Exercise goal
Beginning with the first line below, please repeat the material exactly, ending with the line that includes "soft lamps, pale".
--- Data to use ---
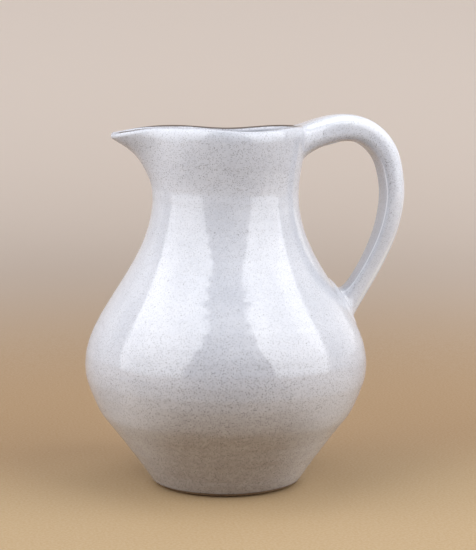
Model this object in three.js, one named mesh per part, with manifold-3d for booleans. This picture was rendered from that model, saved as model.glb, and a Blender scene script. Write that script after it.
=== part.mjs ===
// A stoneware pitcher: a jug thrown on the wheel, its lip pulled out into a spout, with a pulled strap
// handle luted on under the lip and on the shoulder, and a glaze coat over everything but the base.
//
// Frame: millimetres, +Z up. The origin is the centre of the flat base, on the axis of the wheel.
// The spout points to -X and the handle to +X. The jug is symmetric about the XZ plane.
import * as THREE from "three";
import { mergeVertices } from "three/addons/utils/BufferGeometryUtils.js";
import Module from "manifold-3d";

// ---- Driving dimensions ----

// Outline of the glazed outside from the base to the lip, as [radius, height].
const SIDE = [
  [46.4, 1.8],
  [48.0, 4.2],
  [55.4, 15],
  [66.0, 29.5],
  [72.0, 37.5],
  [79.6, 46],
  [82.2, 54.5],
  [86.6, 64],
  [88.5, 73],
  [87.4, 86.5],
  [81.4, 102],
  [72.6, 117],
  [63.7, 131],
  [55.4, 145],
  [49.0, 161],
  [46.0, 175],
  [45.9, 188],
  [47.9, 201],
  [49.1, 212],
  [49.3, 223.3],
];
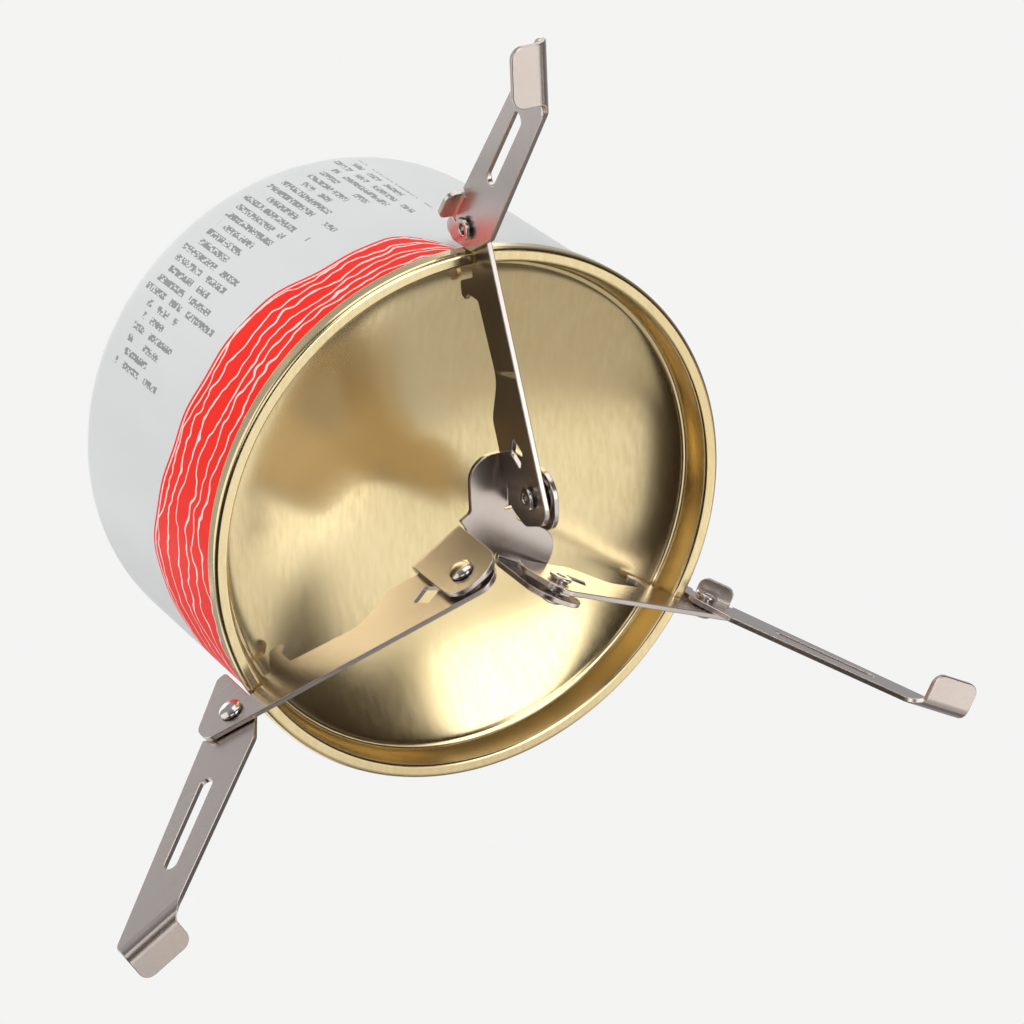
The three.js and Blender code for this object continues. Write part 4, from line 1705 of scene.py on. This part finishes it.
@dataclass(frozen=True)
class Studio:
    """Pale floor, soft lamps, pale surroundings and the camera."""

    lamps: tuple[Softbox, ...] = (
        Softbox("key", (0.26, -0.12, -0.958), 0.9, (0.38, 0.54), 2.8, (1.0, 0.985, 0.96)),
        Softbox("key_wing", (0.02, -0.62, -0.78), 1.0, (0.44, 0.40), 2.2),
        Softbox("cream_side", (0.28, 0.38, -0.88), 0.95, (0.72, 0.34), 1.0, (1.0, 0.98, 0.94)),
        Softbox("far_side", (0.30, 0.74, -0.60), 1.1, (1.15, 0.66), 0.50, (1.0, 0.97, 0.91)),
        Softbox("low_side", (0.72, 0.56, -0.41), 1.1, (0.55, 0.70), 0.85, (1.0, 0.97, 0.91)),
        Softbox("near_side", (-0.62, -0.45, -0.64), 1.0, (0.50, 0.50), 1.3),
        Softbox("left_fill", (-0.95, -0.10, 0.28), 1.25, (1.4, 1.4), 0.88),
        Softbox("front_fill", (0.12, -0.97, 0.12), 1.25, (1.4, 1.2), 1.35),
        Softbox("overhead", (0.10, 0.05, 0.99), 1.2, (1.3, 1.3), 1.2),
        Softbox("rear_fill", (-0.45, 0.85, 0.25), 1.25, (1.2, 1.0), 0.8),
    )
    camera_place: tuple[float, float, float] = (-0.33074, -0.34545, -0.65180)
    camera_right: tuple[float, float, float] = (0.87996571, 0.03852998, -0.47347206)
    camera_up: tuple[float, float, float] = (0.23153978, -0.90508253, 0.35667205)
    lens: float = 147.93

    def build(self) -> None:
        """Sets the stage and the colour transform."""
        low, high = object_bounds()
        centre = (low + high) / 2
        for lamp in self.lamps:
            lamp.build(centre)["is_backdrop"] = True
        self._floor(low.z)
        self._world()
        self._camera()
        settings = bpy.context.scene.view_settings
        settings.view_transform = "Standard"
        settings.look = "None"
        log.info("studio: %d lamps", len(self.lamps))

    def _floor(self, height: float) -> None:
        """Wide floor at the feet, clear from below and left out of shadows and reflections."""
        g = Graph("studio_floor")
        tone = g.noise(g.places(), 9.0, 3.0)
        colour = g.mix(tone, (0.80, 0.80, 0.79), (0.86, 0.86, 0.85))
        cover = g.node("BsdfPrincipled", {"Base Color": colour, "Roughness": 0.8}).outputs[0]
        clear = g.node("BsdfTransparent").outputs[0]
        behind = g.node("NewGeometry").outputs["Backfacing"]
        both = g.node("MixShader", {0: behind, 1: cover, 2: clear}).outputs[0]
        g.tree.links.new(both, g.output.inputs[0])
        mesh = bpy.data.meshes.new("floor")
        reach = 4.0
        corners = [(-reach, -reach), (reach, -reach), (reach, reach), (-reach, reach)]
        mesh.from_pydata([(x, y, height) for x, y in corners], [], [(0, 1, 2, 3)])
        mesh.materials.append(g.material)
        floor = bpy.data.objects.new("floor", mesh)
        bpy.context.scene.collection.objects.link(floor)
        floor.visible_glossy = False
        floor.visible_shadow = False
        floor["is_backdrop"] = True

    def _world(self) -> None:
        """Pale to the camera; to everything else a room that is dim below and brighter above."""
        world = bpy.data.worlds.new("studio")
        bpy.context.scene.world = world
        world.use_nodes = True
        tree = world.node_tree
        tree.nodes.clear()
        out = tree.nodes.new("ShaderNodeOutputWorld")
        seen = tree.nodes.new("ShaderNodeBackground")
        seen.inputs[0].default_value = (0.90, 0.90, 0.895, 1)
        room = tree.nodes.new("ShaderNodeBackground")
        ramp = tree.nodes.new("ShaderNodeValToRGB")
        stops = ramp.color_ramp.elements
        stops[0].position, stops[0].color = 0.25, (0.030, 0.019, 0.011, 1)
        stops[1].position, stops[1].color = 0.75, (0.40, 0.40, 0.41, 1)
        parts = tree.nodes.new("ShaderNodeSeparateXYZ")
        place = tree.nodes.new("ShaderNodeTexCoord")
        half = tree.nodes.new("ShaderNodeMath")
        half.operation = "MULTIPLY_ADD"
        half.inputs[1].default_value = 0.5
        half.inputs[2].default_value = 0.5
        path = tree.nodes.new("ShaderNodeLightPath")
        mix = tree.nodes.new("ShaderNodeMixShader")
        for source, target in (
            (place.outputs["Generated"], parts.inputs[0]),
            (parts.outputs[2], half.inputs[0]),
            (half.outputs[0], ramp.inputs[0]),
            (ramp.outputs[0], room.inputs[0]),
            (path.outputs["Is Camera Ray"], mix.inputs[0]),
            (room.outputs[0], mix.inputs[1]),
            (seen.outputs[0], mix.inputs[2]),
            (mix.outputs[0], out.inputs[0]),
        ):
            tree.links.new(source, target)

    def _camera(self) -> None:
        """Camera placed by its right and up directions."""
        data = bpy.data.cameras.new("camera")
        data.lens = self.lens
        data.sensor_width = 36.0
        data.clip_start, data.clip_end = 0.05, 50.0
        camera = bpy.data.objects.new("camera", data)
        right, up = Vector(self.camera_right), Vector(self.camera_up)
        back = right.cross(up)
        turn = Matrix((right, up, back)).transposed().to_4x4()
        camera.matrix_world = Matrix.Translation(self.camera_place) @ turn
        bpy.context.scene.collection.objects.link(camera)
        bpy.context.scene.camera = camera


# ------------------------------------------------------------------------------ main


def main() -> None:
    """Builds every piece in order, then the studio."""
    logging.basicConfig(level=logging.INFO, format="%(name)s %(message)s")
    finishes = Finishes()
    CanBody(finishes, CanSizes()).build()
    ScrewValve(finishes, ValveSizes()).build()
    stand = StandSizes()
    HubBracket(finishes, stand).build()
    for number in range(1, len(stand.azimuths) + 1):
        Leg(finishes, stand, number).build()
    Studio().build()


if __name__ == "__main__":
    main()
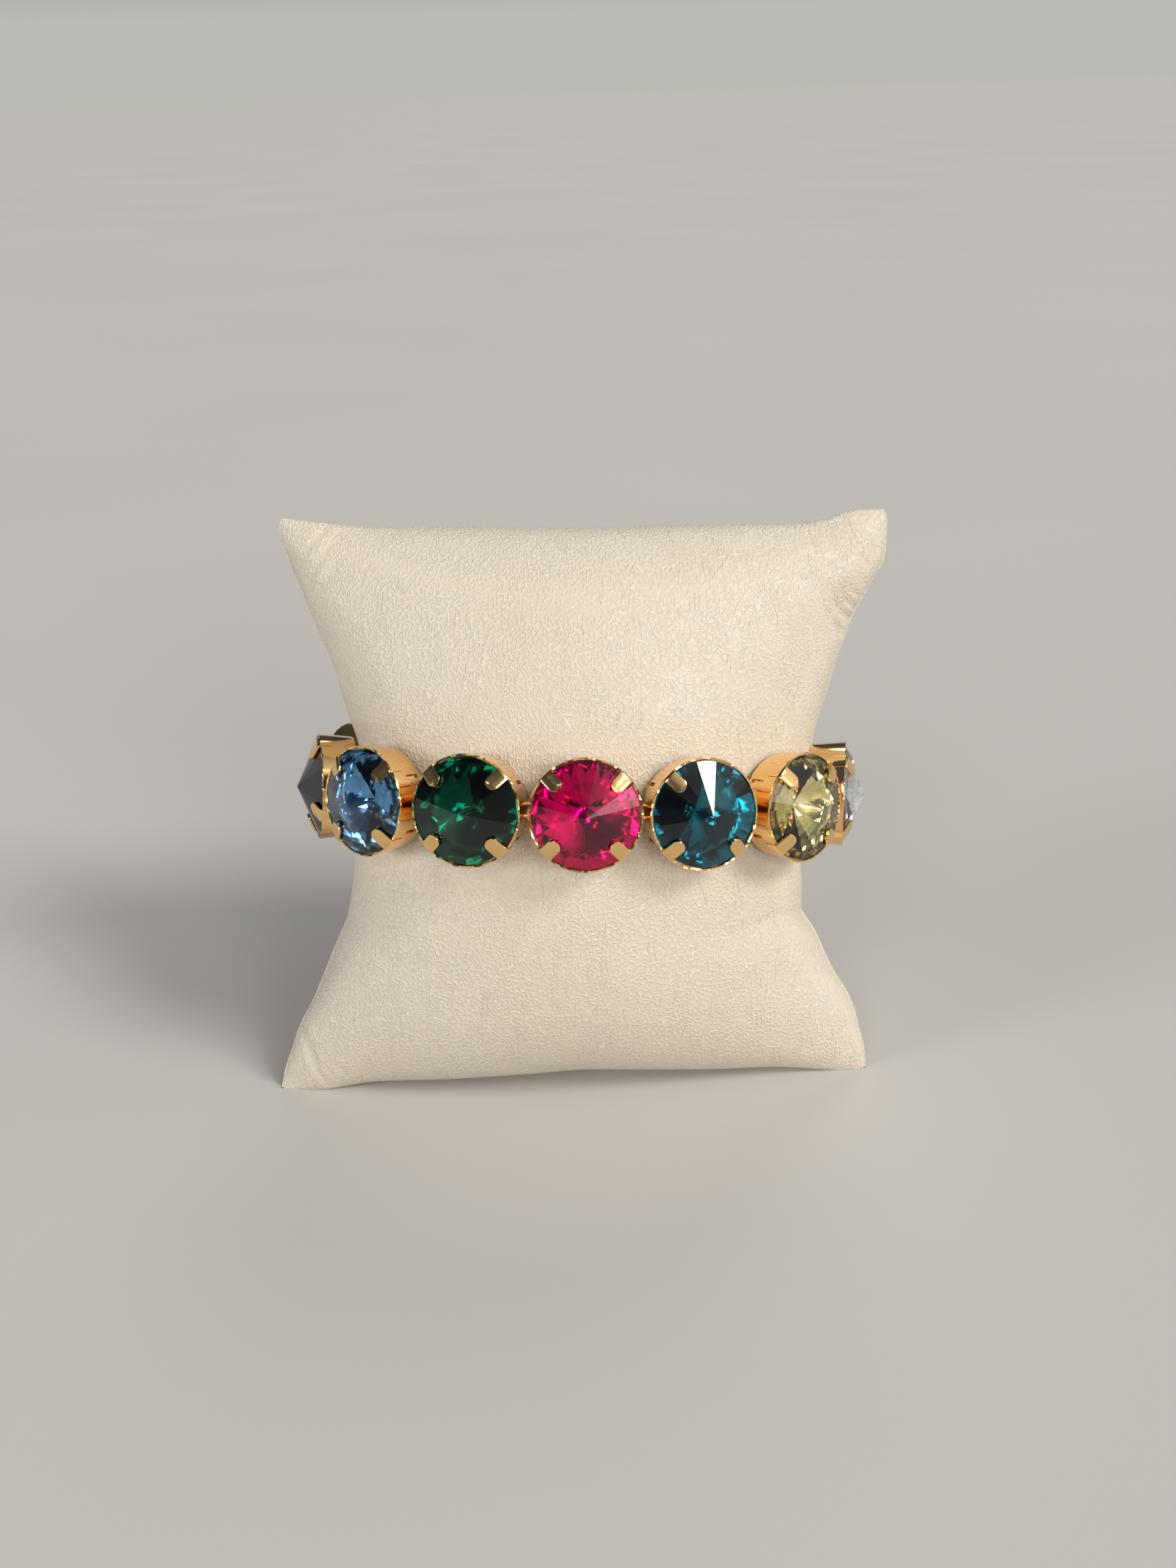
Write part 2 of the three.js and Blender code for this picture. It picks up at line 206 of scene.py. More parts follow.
---
Expected answer
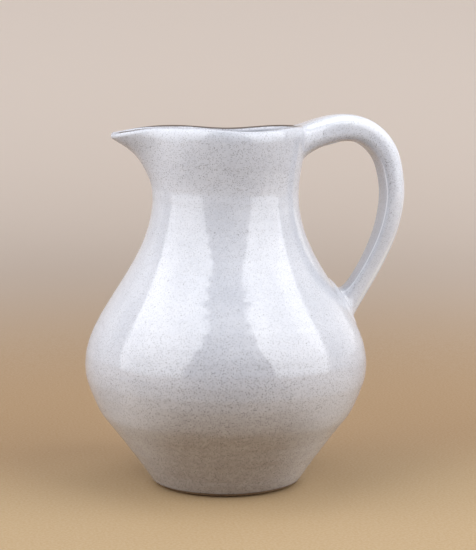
Model this object in three.js, one named mesh per part, with manifold-3d for booleans. This picture was rendered from that model, saved as model.glb, and a Blender scene script. Write that script after it.
=== part.mjs ===
// A stoneware pitcher: a jug thrown on the wheel, its lip pulled out into a spout, with a pulled strap
// handle luted on under the lip and on the shoulder, and a glaze coat over everything but the base.
//
// Frame: millimetres, +Z up. The origin is the centre of the flat base, on the axis of the wheel.
// The spout points to -X and the handle to +X. The jug is symmetric about the XZ plane.
import * as THREE from "three";
import { mergeVertices } from "three/addons/utils/BufferGeometryUtils.js";
import Module from "manifold-3d";

// ---- Driving dimensions ----

// Outline of the glazed outside from the base to the lip, as [radius, height].
const SIDE = [
  [46.4, 1.8],
  [48.0, 4.2],
  [55.4, 15],
  [66.0, 29.5],
  [72.0, 37.5],
  [79.6, 46],
  [82.2, 54.5],
  [86.6, 64],
  [88.5, 73],
  [87.4, 86.5],
  [81.4, 102],
  [72.6, 117],
  [63.7, 131],
  [55.4, 145],
  [49.0, 161],
  [46.0, 175],
  [45.9, 188],
  [47.9, 201],
  [49.1, 212],
  [49.3, 223.3],
];
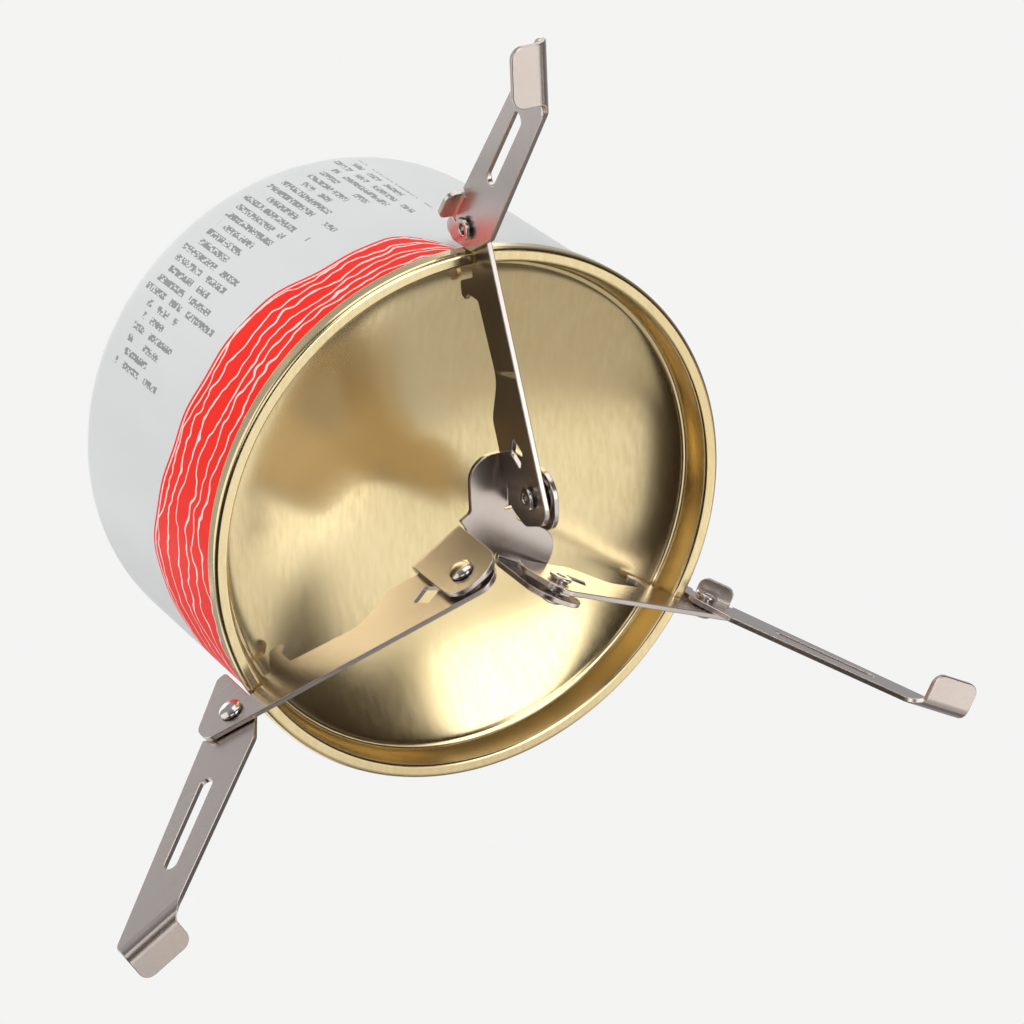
The three.js and Blender code for this object continues. Write part 4, from line 1705 of scene.py on. This part finishes it.
@dataclass(frozen=True)
class Studio:
    """Pale floor, soft lamps, pale surroundings and the camera."""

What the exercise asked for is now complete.